■ **WRITTEN EXERCISE**
Copy the records below exactly as they are written.
-- -- --
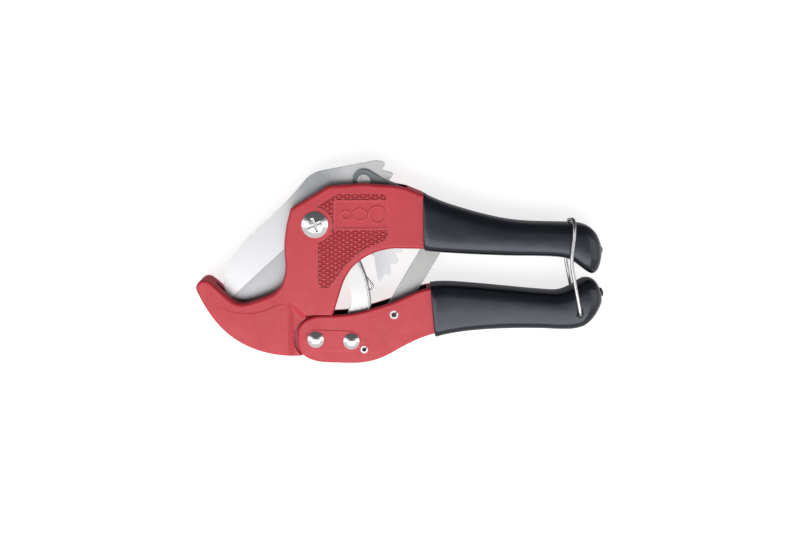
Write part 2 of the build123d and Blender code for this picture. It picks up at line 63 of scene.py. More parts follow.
# Everything is placed from the blade pivot, in millimetres, on the blade's middle plane.
PIVOT = middle("pivot_screw")
PIVOT.z = middle("blade").z
FRAME_HALF = (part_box("frame")[1][2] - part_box("frame")[0][2]) / 2 / MM
FIELD_DEPTH = 0.6
BAIL_PIVOT = (130.7, -44.1)
CAMERA_LEAN, CAMERA_DISTANCE, CAMERA_LENS = radians(8.5), 0.710, 63.9


def at(x, y, z=0.0):
    """The place, in the frame's metres, of a point given in millimetres from the pivot."""
    return PIVOT + Vector((x, y, z)) * MM


# ------------------------------------------------------------------ camera, floor, light
def make_camera():
    """Nearly straight down on the tool, leaning a little towards its upper edge."""
    aim = Vector((0.0, -0.0097, PIVOT.z))
    camera = bpy.data.objects.new("camera", bpy.data.cameras.new("camera"))
    camera.data.sensor_width = 36.0
    camera.data.lens = CAMERA_LENS
    camera.location = aim + Vector((0, sin(CAMERA_LEAN), cos(CAMERA_LEAN))) * CAMERA_DISTANCE
    camera.rotation_euler = (-CAMERA_LEAN, 0, 0)
    bpy.context.scene.collection.objects.link(camera)
    bpy.context.scene.camera = camera


def softbox(name, place, size, power, target=(0, 0, 0), turn=0.0):
    """A rectangular light in metres and watts that looks at its target, then turns about the vertical."""
    lamp = bpy.data.lights.new(name, "AREA")
    lamp.shape = "RECTANGLE"
    lamp.size, lamp.size_y = size
    lamp.energy = power
    light = bpy.data.objects.new(name, lamp)
    light.location = place
    aim = (Vector(target) - Vector(place)).to_track_quat("-Z", "Y").to_matrix()
    light.rotation_euler = (Matrix.Rotation(turn, 3, "Z") @ aim).to_euler()
    bpy.context.scene.collection.objects.link(light)


def make_world():
    """A room that is white on the near side and at both ends, and dark on the far side, for metal to show."""
    world = bpy.data.worlds.new("studio")
    bpy.context.scene.world = world
    world.use_nodes = True
    nodes, links = world.node_tree.nodes, world.node_tree.links
    direction = nodes.new("ShaderNodeTexCoord")
    split = nodes.new("ShaderNodeSeparateXYZ")
    sideways = nodes.new("ShaderNodeMath")
    sideways.operation = "ABSOLUTE"
    away = nodes.new("ShaderNodeMath")
    away.operation = "MULTIPLY_ADD"
    away.inputs[1].default_value = -0.55
    nearness = nodes.new("ShaderNodeMapRange")
    nearness.inputs["From Min"].default_value = -0.45
    nearness.inputs["From Max"].default_value = 0.10
    ramp = nodes.new("ShaderNodeValToRGB")
    ramp.color_ramp.elements[0].color = (1.0, 1.0, 1.0, 1)
    ramp.color_ramp.elements[1].color = (0.16, 0.165, 0.18, 1)
    links.new(direction.outputs["Generated"], split.inputs[0])
    links.new(split.outputs["X"], sideways.inputs[0])
    links.new(sideways.outputs[0], away.inputs[0])
    links.new(split.outputs["Y"], away.inputs[2])
    links.new(away.outputs[0], nearness.inputs["Value"])
    links.new(nearness.outputs["Result"], ramp.inputs["Fac"])
    links.new(ramp.outputs["Color"], nodes["Background"].inputs["Color"])
    nodes["Background"].inputs["Strength"].default_value = 0.75


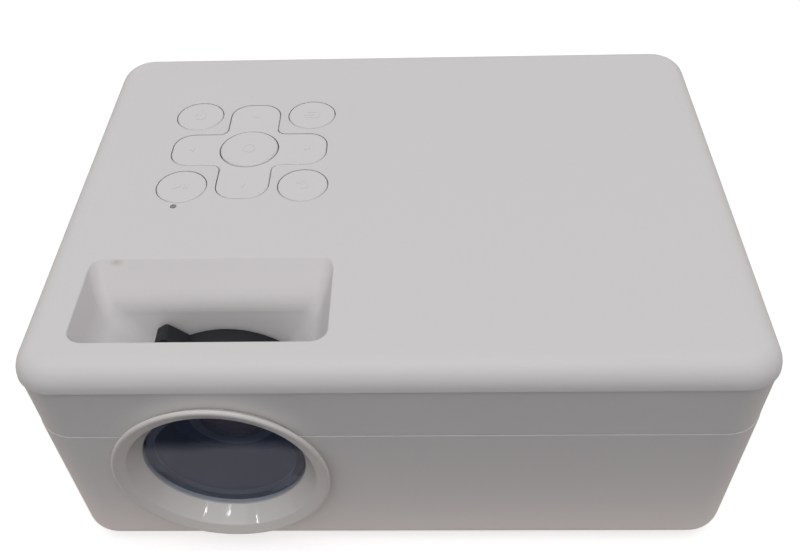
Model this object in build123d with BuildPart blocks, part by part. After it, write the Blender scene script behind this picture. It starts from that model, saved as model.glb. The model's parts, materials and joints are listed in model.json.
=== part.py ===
"""Home-cinema projector with a disc player built in.

A white two-part case stands on four rubber feet.  A lens looks out of the front left
through a glossy bezel, a well in the top gives a finger access to the focus lug, nine
keys lie behind the well, and a disc tray slides out of the right-hand side.

Millimetres.  +X right, +Y back, +Z up, seen from the front.  The origin is the middle
of the footprint (bezel rim included) on the surface that the projector stands on.
"""
import os

from build123d import *

# ------------------------------------------------------------------ case
WIDTH = 240.0
DEPTH = 184.0
CASE_HEIGHT = 95.0
FOOT_HEIGHT = 3.0
WALL = 2.4
CORNER_R = 14.0
TOP_EDGE_R = 9.1
BOTTOM_EDGE_R = 6.5
CREASE_DROP = 8.4  # the rounded top edge ends in a fine step this far below the top
PART_HEIGHT = 64.2  # height of the joint between the covers above the case bottom
TOP_WALL_INSET = 0.6  # upper wall set back from the widest outline
LOWER_WALL_INSET = 0.35
JOINT_GAP = 0.3
LIP_HEIGHT = 2.0
LIP_THICK = 1.0
FIT = 0.3  # clearance between moulded pieces

BEZEL_STAND = 4.7  # how far the lens bezel stands out of the front
FRONT = -(DEPTH - BEZEL_STAND) / 2
BACK = FRONT + DEPTH
MID_Y = (FRONT + BACK) / 2
BASE = FOOT_HEIGHT
TOP = BASE + CASE_HEIGHT
FLOOR = BASE + WALL  # inside face of the case bottom
CEILING = TOP - WALL  # inside face of the case top
CREASE_Z = TOP - CREASE_DROP
PART_Z = BASE + PART_HEIGHT
SIDE_OUT = WIDTH / 2 - LOWER_WALL_INSET  # outside face of the lower side walls
SIDE_IN = SIDE_OUT - WALL
REAR_OUT = BACK - LOWER_WALL_INSET
REAR_IN = REAR_OUT - WALL

BOSS_R = 4.0
BOSS_EDGE = 9.7  # boss centre to the case outline
SCREW_R = 1.5
SCREW_HEAD_R = 2.8
SCREW_HEAD_H = 2.0
SCREW_SEAT_Z = 50.0
SCREW_LENGTH = 26.0
BOSSES = [
    (side * (WIDTH / 2 - BOSS_EDGE), y)
    for side in (-1, 1)
    for y in (FRONT + BOSS_EDGE, BACK - BOSS_EDGE)
]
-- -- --
■ **REPLY TO THE TASK**
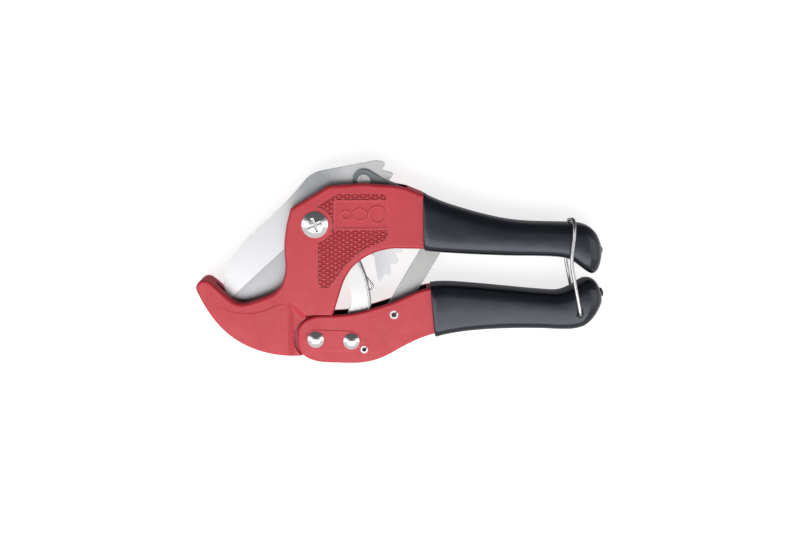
Write part 2 of the build123d and Blender code for this picture. It picks up at line 63 of scene.py. More parts follow.
# Everything is placed from the blade pivot, in millimetres, on the blade's middle plane.
PIVOT = middle("pivot_screw")
PIVOT.z = middle("blade").z
FRAME_HALF = (part_box("frame")[1][2] - part_box("frame")[0][2]) / 2 / MM
FIELD_DEPTH = 0.6
BAIL_PIVOT = (130.7, -44.1)
CAMERA_LEAN, CAMERA_DISTANCE, CAMERA_LENS = radians(8.5), 0.710, 63.9


def at(x, y, z=0.0):
    """The place, in the frame's metres, of a point given in millimetres from the pivot."""
    return PIVOT + Vector((x, y, z)) * MM


# ------------------------------------------------------------------ camera, floor, light
def make_camera():
    """Nearly straight down on the tool, leaning a little towards its upper edge."""
    aim = Vector((0.0, -0.0097, PIVOT.z))
    camera = bpy.data.objects.new("camera", bpy.data.cameras.new("camera"))
    camera.data.sensor_width = 36.0
    camera.data.lens = CAMERA_LENS
    camera.location = aim + Vector((0, sin(CAMERA_LEAN), cos(CAMERA_LEAN))) * CAMERA_DISTANCE
    camera.rotation_euler = (-CAMERA_LEAN, 0, 0)
    bpy.context.scene.collection.objects.link(camera)
    bpy.context.scene.camera = camera


def softbox(name, place, size, power, target=(0, 0, 0), turn=0.0):
    """A rectangular light in metres and watts that looks at its target, then turns about the vertical."""
    lamp = bpy.data.lights.new(name, "AREA")
    lamp.shape = "RECTANGLE"
    lamp.size, lamp.size_y = size
    lamp.energy = power
    light = bpy.data.objects.new(name, lamp)
    light.location = place
    aim = (Vector(target) - Vector(place)).to_track_quat("-Z", "Y").to_matrix()
    light.rotation_euler = (Matrix.Rotation(turn, 3, "Z") @ aim).to_euler()
    bpy.context.scene.collection.objects.link(light)


def make_world():
    """A room that is white on the near side and at both ends, and dark on the far side, for metal to show."""
    world = bpy.data.worlds.new("studio")
    bpy.context.scene.world = world
    world.use_nodes = True
    nodes, links = world.node_tree.nodes, world.node_tree.links
    direction = nodes.new("ShaderNodeTexCoord")
    split = nodes.new("ShaderNodeSeparateXYZ")
    sideways = nodes.new("ShaderNodeMath")
    sideways.operation = "ABSOLUTE"
    away = nodes.new("ShaderNodeMath")
    away.operation = "MULTIPLY_ADD"
    away.inputs[1].default_value = -0.55
    nearness = nodes.new("ShaderNodeMapRange")
    nearness.inputs["From Min"].default_value = -0.45
    nearness.inputs["From Max"].default_value = 0.10
    ramp = nodes.new("ShaderNodeValToRGB")
    ramp.color_ramp.elements[0].color = (1.0, 1.0, 1.0, 1)
    ramp.color_ramp.elements[1].color = (0.16, 0.165, 0.18, 1)
    links.new(direction.outputs["Generated"], split.inputs[0])
    links.new(split.outputs["X"], sideways.inputs[0])
    links.new(sideways.outputs[0], away.inputs[0])
    links.new(split.outputs["Y"], away.inputs[2])
    links.new(away.outputs[0], nearness.inputs["Value"])
    links.new(nearness.outputs["Result"], ramp.inputs["Fac"])
    links.new(ramp.outputs["Color"], nodes["Background"].inputs["Color"])
    nodes["Background"].inputs["Strength"].default_value = 0.75


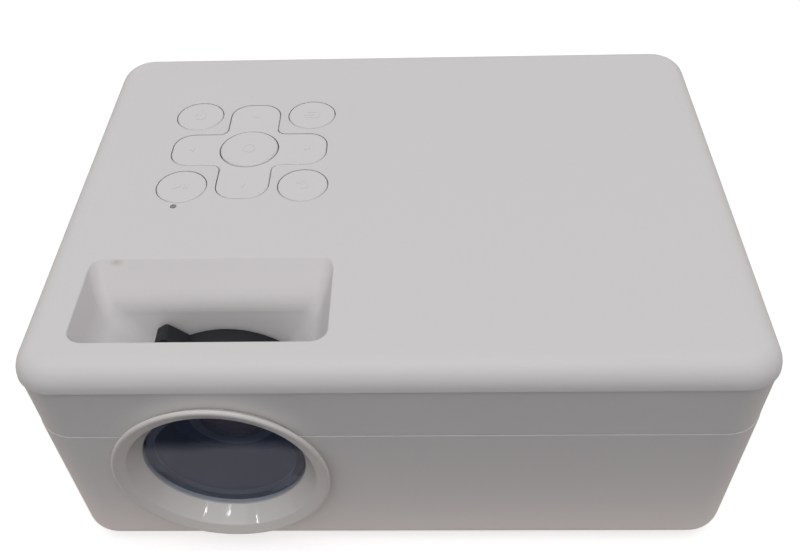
Model this object in build123d with BuildPart blocks, part by part. After it, write the Blender scene script behind this picture. It starts from that model, saved as model.glb. The model's parts, materials and joints are listed in model.json.
=== part.py ===
"""Home-cinema projector with a disc player built in.

A white two-part case stands on four rubber feet.  A lens looks out of the front left
through a glossy bezel, a well in the top gives a finger access to the focus lug, nine
keys lie behind the well, and a disc tray slides out of the right-hand side.

Millimetres.  +X right, +Y back, +Z up, seen from the front.  The origin is the middle
of the footprint (bezel rim included) on the surface that the projector stands on.
"""
import os

from build123d import *

# ------------------------------------------------------------------ case
WIDTH = 240.0
DEPTH = 184.0
CASE_HEIGHT = 95.0
FOOT_HEIGHT = 3.0
WALL = 2.4
CORNER_R = 14.0
TOP_EDGE_R = 9.1
BOTTOM_EDGE_R = 6.5
CREASE_DROP = 8.4  # the rounded top edge ends in a fine step this far below the top
PART_HEIGHT = 64.2  # height of the joint between the covers above the case bottom
TOP_WALL_INSET = 0.6  # upper wall set back from the widest outline
LOWER_WALL_INSET = 0.35
JOINT_GAP = 0.3
LIP_HEIGHT = 2.0
LIP_THICK = 1.0
FIT = 0.3  # clearance between moulded pieces

BEZEL_STAND = 4.7  # how far the lens bezel stands out of the front
FRONT = -(DEPTH - BEZEL_STAND) / 2
BACK = FRONT + DEPTH
MID_Y = (FRONT + BACK) / 2
BASE = FOOT_HEIGHT
TOP = BASE + CASE_HEIGHT
FLOOR = BASE + WALL  # inside face of the case bottom
CEILING = TOP - WALL  # inside face of the case top
CREASE_Z = TOP - CREASE_DROP
PART_Z = BASE + PART_HEIGHT
SIDE_OUT = WIDTH / 2 - LOWER_WALL_INSET  # outside face of the lower side walls
SIDE_IN = SIDE_OUT - WALL
REAR_OUT = BACK - LOWER_WALL_INSET
REAR_IN = REAR_OUT - WALL

BOSS_R = 4.0
BOSS_EDGE = 9.7  # boss centre to the case outline
SCREW_R = 1.5
SCREW_HEAD_R = 2.8
SCREW_HEAD_H = 2.0
SCREW_SEAT_Z = 50.0
SCREW_LENGTH = 26.0
BOSSES = [
    (side * (WIDTH / 2 - BOSS_EDGE), y)
    for side in (-1, 1)
    for y in (FRONT + BOSS_EDGE, BACK - BOSS_EDGE)
]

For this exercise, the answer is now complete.